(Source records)
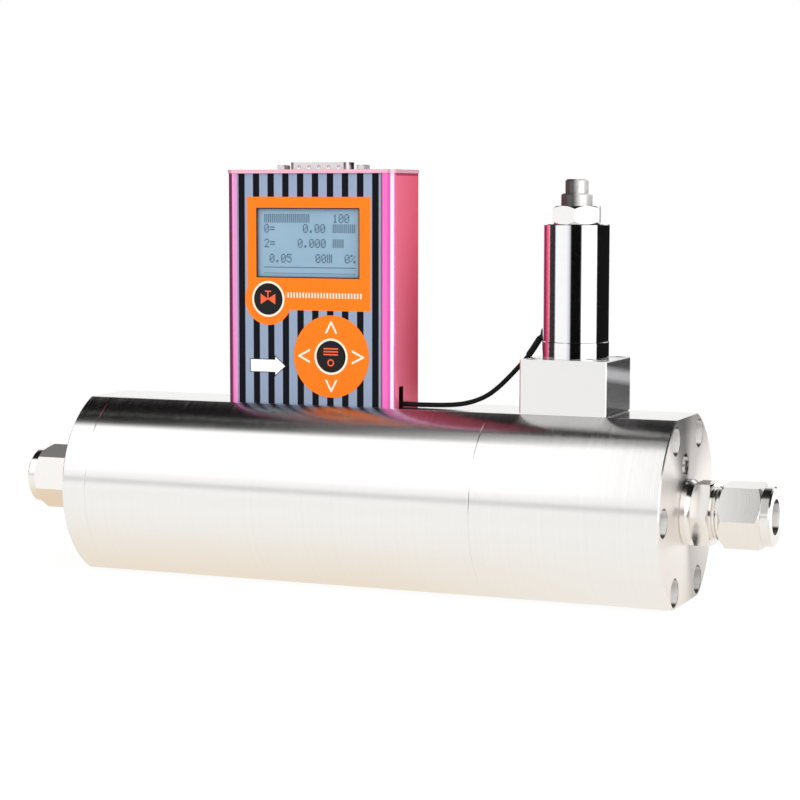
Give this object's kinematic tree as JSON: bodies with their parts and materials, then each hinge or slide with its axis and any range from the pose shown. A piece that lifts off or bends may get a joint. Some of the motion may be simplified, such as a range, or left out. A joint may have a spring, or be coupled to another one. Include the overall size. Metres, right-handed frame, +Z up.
{
  "type": "mass flow controller",
  "caption": "Thermal mass flow controller: a turned steel flow body with a flat base, a display head with keys and a plug, a solenoid valve on a square block and a tube fitting at each end.",
  "frame": {"origin": "centre of the four tapped base holes, in the plane of the base flat; the display head's middle is straight above it", "axes": "+X along the flow, from the inlet to the outlet; +Z up, away from the base flat; -Y is the side of the display"},
  "size_m": [0.3032, 0.075, 0.1591],
  "materials": {
    "turned_steel": "fine turned and polished",
    "fitting_steel": "polished",
    "screw_steel": "plain",
    "seal_rubber": "matt",
    "sintered_steel": "sintered",
    "inner_steel": "plain machined",
    "block_steel": "brushed",
    "magnet_steel": "ground",
    "spring_steel": "drawn wire",
    "copper_winding": "enamelled",
    "bobbin_plastic": "moulded",
    "housing_chrome": "mirror",
    "nut_steel": "polished",
    "lead_black": "extruded",
    "case_anodised": "anodised red",
    "foot_aluminium": "plain",
    "overlay_film": "printed film",
    "lcd_glass": "glossy",
    "board_green": "solder mask",
    "switch_black": "moulded",
    "key_white": "moulded",
    "standoff_brass": "plain",
    "plug_tin": "tinned",
    "pin_gold": "gold plated"
  },
  "bodies": {
    "controller": {"inlet_cap": "turned_steel", "inlet_cap_screws": "screw_steel", "main_body": "turned_steel", "outlet_body": "turned_steel", "outlet_body_screws": "screw_steel", "body_orings": "seal_rubber", "inlet_diffuser": "sintered_steel", "flow_element": "inner_steel", "passage_plug": "screw_steel", "inlet_fitting": "fitting_steel", "outlet_fitting": "fitting_steel", "inlet_nut": "fitting_steel", "outlet_nut": "fitting_steel", "front_ferrules": "fitting_steel", "back_ferrules": "fitting_steel", "fitting_orings": "seal_rubber", "sensor_block": "inner_steel", "sensor_tube": "inner_steel", "sensor_windings": "copper_winding", "sensor_cover": "inner_steel", "port_orings": "seal_rubber", "valve_block": "block_steel", "valve_block_screws": "screw_steel", "valve_seat": "inner_steel", "plunger_spring": "spring_steel", "core_tube": "inner_steel", "fixed_core": "magnet_steel", "coil_bobbin": "bobbin_plastic", "coil_winding": "copper_winding", "housing_base": "housing_chrome", "coil_housing": "housing_chrome", "housing_top": "housing_chrome", "lock_nut": "nut_steel", "lead_bush": "seal_rubber", "valve_lead": "lead_black", "case_shell": "case_anodised", "case_top": "case_anodised", "top_screws": "screw_steel", "case_feet": "foot_aluminium", "case_screws": "screw_steel", "front_overlay": "overlay_film", "lcd_panel": "lcd_glass", "display_board": "board_green", "key_switches": "switch_black", "main_board": "board_green", "board_standoffs": "standoff_brass", "plug_shell": "plug_tin", "plug_insulator": "switch_black", "plug_pins": "pin_gold", "jackposts": "plug_tin"},
    "plunger": {"plunger": "magnet_steel", "seat_pad": "seal_rubber"},
    "valve_key": {"valve_key": "key_white"},
    "ok_key": {"ok_key": "key_white"},
    "up_key": {"up_key": "key_white"},
    "down_key": {"down_key": "key_white"},
    "left_key": {"left_key": "key_white"},
    "right_key": {"right_key": "key_white"}
  },
  "joints": [
    {"name": "plunger_slide", "type": "slide", "parent": "controller", "child": "plunger", "axis": [0, 0, 1], "range_m": [0, 0.0006], "stiffness_N_per_m": 400, "springref_m": -0.001, "deforming": ["plunger_spring"]},
    {"name": "valve_key_press", "type": "slide", "parent": "controller", "child": "valve_key", "axis": [0, 1, 0], "range_m": [0, 0.00025], "stiffness_N_per_m": 1500},
    {"name": "ok_key_press", "type": "slide", "parent": "controller", "child": "ok_key", "axis": [0, 1, 0], "range_m": [0, 0.00025], "stiffness_N_per_m": 1500},
    {"name": "up_key_press", "type": "slide", "parent": "controller", "child": "up_key", "axis": [0, 1, 0], "range_m": [0, 0.00025], "stiffness_N_per_m": 1500},
    {"name": "down_key_press", "type": "slide", "parent": "controller", "child": "down_key", "axis": [0, 1, 0], "range_m": [0, 0.00025], "stiffness_N_per_m": 1500},
    {"name": "left_key_press", "type": "slide", "parent": "controller", "child": "left_key", "axis": [0, 1, 0], "range_m": [0, 0.00025], "stiffness_N_per_m": 1500},
    {"name": "right_key_press", "type": "slide", "parent": "controller", "child": "right_key", "axis": [0, 1, 0], "range_m": [0, 0.00025], "stiffness_N_per_m": 1500}
  ]
}
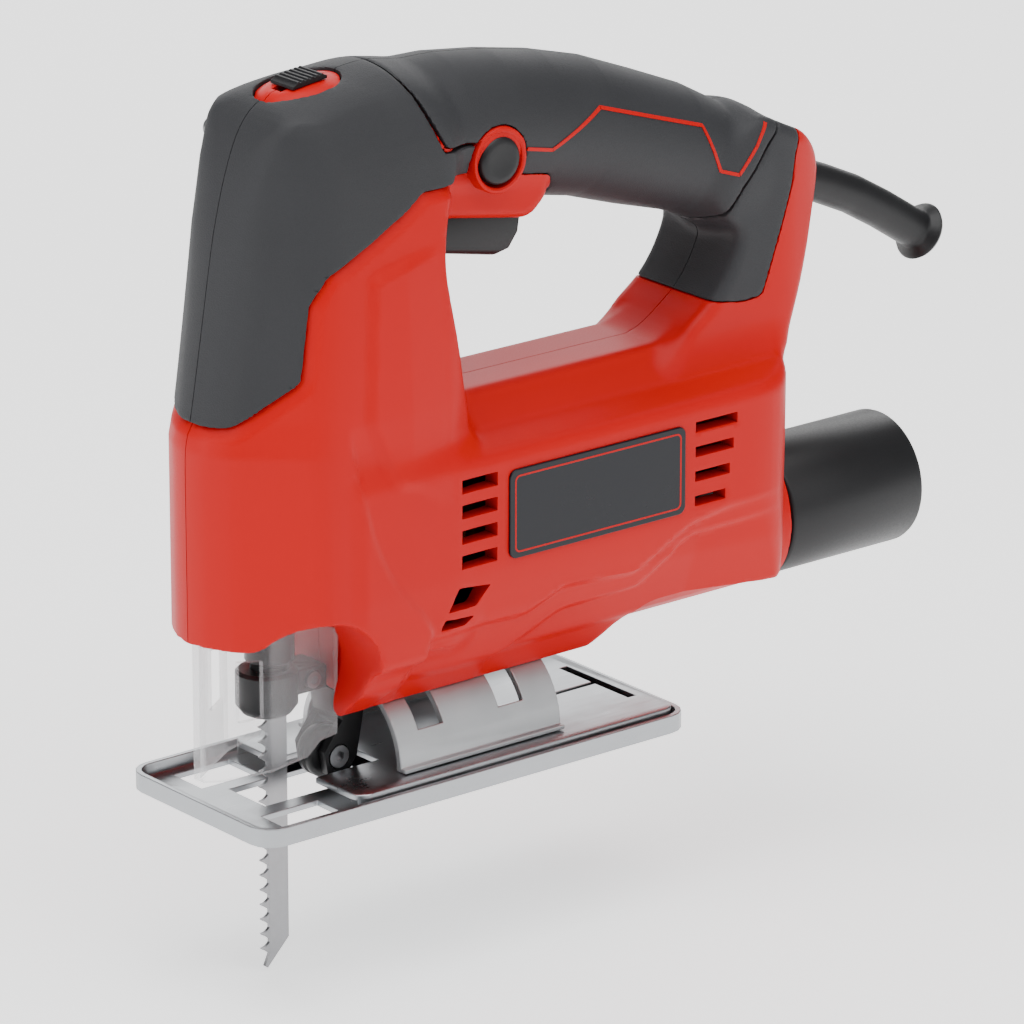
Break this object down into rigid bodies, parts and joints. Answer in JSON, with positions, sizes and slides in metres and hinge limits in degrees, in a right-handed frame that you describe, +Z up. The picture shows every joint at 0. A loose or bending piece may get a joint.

▶ [PROBLEM STATEMENT]: Your task is to output all of the data above word for word.

▶ [SOLUTION FOR THIS PROBLEM]:
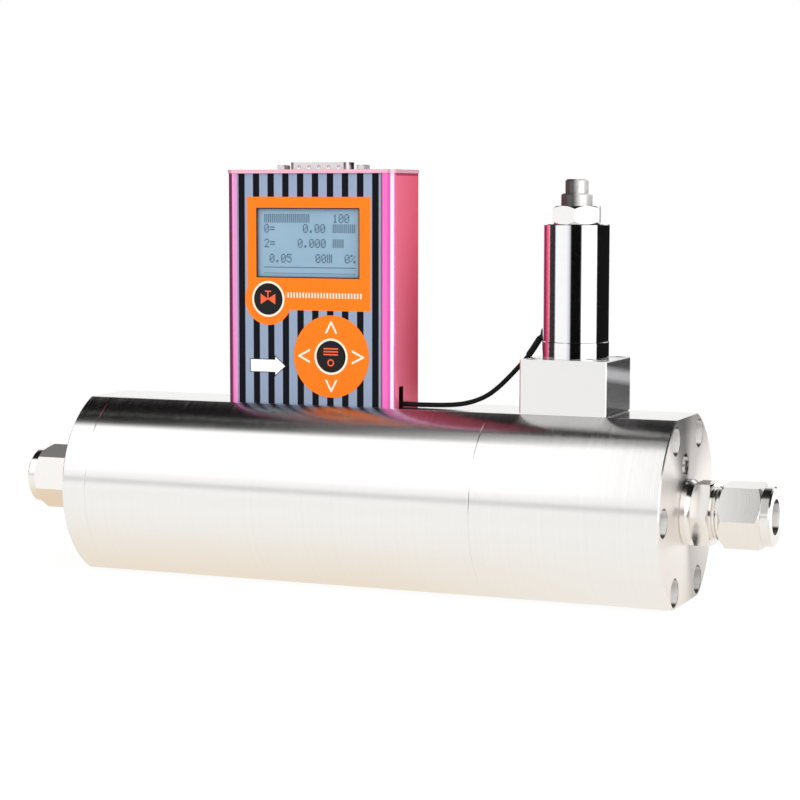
Give this object's kinematic tree as JSON: bodies with their parts and materials, then each hinge or slide with its axis and any range from the pose shown. A piece that lifts off or bends may get a joint. Some of the motion may be simplified, such as a range, or left out. A joint may have a spring, or be coupled to another one. Include the overall size. Metres, right-handed frame, +Z up.
{
  "type": "mass flow controller",
  "caption": "Thermal mass flow controller: a turned steel flow body with a flat base, a display head with keys and a plug, a solenoid valve on a square block and a tube fitting at each end.",
  "frame": {"origin": "centre of the four tapped base holes, in the plane of the base flat; the display head's middle is straight above it", "axes": "+X along the flow, from the inlet to the outlet; +Z up, away from the base flat; -Y is the side of the display"},
  "size_m": [0.3032, 0.075, 0.1591],
  "materials": {
    "turned_steel": "fine turned and polished",
    "fitting_steel": "polished",
    "screw_steel": "plain",
    "seal_rubber": "matt",
    "sintered_steel": "sintered",
    "inner_steel": "plain machined",
    "block_steel": "brushed",
    "magnet_steel": "ground",
    "spring_steel": "drawn wire",
    "copper_winding": "enamelled",
    "bobbin_plastic": "moulded",
    "housing_chrome": "mirror",
    "nut_steel": "polished",
    "lead_black": "extruded",
    "case_anodised": "anodised red",
    "foot_aluminium": "plain",
    "overlay_film": "printed film",
    "lcd_glass": "glossy",
    "board_green": "solder mask",
    "switch_black": "moulded",
    "key_white": "moulded",
    "standoff_brass": "plain",
    "plug_tin": "tinned",
    "pin_gold": "gold plated"
  },
  "bodies": {
    "controller": {"inlet_cap": "turned_steel", "inlet_cap_screws": "screw_steel", "main_body": "turned_steel", "outlet_body": "turned_steel", "outlet_body_screws": "screw_steel", "body_orings": "seal_rubber", "inlet_diffuser": "sintered_steel", "flow_element": "inner_steel", "passage_plug": "screw_steel", "inlet_fitting": "fitting_steel", "outlet_fitting": "fitting_steel", "inlet_nut": "fitting_steel", "outlet_nut": "fitting_steel", "front_ferrules": "fitting_steel", "back_ferrules": "fitting_steel", "fitting_orings": "seal_rubber", "sensor_block": "inner_steel", "sensor_tube": "inner_steel", "sensor_windings": "copper_winding", "sensor_cover": "inner_steel", "port_orings": "seal_rubber", "valve_block": "block_steel", "valve_block_screws": "screw_steel", "valve_seat": "inner_steel", "plunger_spring": "spring_steel", "core_tube": "inner_steel", "fixed_core": "magnet_steel", "coil_bobbin": "bobbin_plastic", "coil_winding": "copper_winding", "housing_base": "housing_chrome", "coil_housing": "housing_chrome", "housing_top": "housing_chrome", "lock_nut": "nut_steel", "lead_bush": "seal_rubber", "valve_lead": "lead_black", "case_shell": "case_anodised", "case_top": "case_anodised", "top_screws": "screw_steel", "case_feet": "foot_aluminium", "case_screws": "screw_steel", "front_overlay": "overlay_film", "lcd_panel": "lcd_glass", "display_board": "board_green", "key_switches": "switch_black", "main_board": "board_green", "board_standoffs": "standoff_brass", "plug_shell": "plug_tin", "plug_insulator": "switch_black", "plug_pins": "pin_gold", "jackposts": "plug_tin"},
    "plunger": {"plunger": "magnet_steel", "seat_pad": "seal_rubber"},
    "valve_key": {"valve_key": "key_white"},
    "ok_key": {"ok_key": "key_white"},
    "up_key": {"up_key": "key_white"},
    "down_key": {"down_key": "key_white"},
    "left_key": {"left_key": "key_white"},
    "right_key": {"right_key": "key_white"}
  },
  "joints": [
    {"name": "plunger_slide", "type": "slide", "parent": "controller", "child": "plunger", "axis": [0, 0, 1], "range_m": [0, 0.0006], "stiffness_N_per_m": 400, "springref_m": -0.001, "deforming": ["plunger_spring"]},
    {"name": "valve_key_press", "type": "slide", "parent": "controller", "child": "valve_key", "axis": [0, 1, 0], "range_m": [0, 0.00025], "stiffness_N_per_m": 1500},
    {"name": "ok_key_press", "type": "slide", "parent": "controller", "child": "ok_key", "axis": [0, 1, 0], "range_m": [0, 0.00025], "stiffness_N_per_m": 1500},
    {"name": "up_key_press", "type": "slide", "parent": "controller", "child": "up_key", "axis": [0, 1, 0], "range_m": [0, 0.00025], "stiffness_N_per_m": 1500},
    {"name": "down_key_press", "type": "slide", "parent": "controller", "child": "down_key", "axis": [0, 1, 0], "range_m": [0, 0.00025], "stiffness_N_per_m": 1500},
    {"name": "left_key_press", "type": "slide", "parent": "controller", "child": "left_key", "axis": [0, 1, 0], "range_m": [0, 0.00025], "stiffness_N_per_m": 1500},
    {"name": "right_key_press", "type": "slide", "parent": "controller", "child": "right_key", "axis": [0, 1, 0], "range_m": [0, 0.00025], "stiffness_N_per_m": 1500}
  ]
}
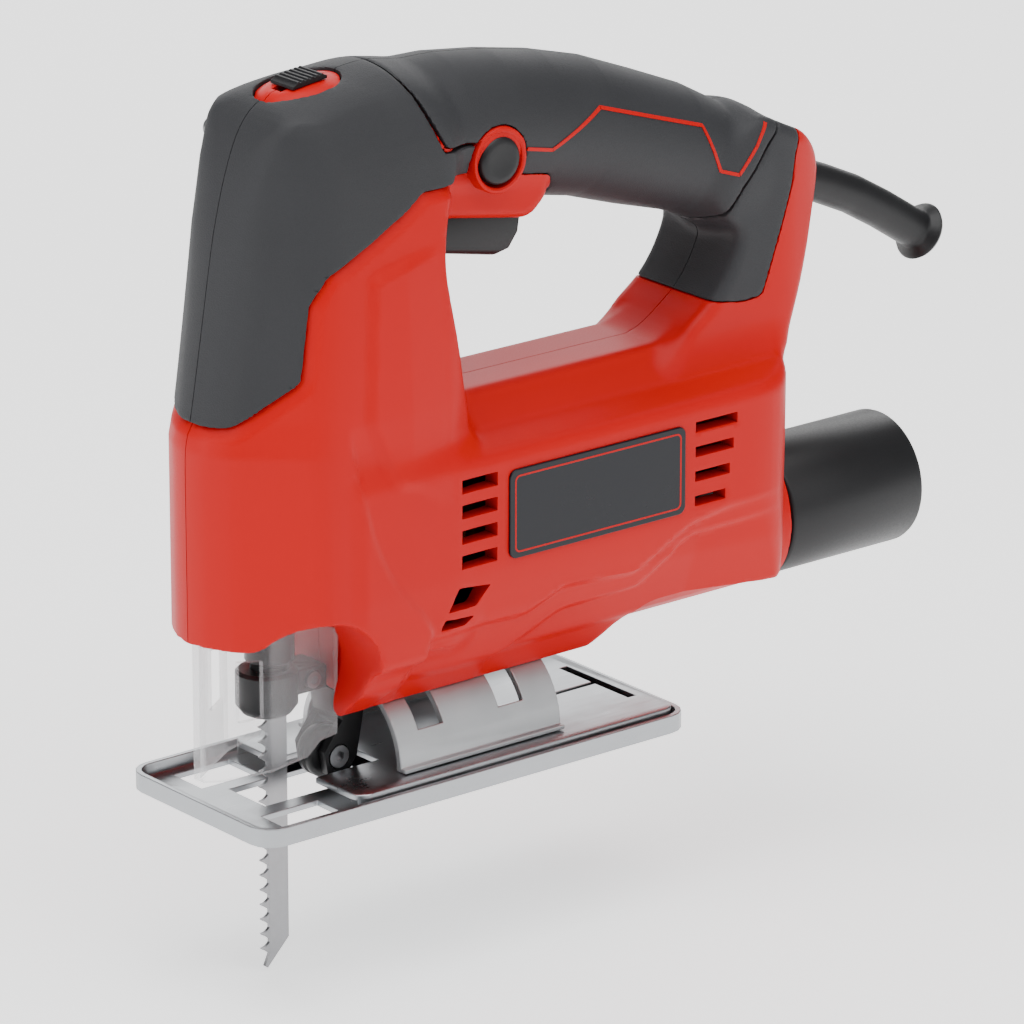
Break this object down into rigid bodies, parts and joints. Answer in JSON, with positions, sizes and slides in metres and hinge limits in degrees, in a right-handed frame that you describe, +Z up. The picture shows every joint at 0. A loose or bending piece may get a joint.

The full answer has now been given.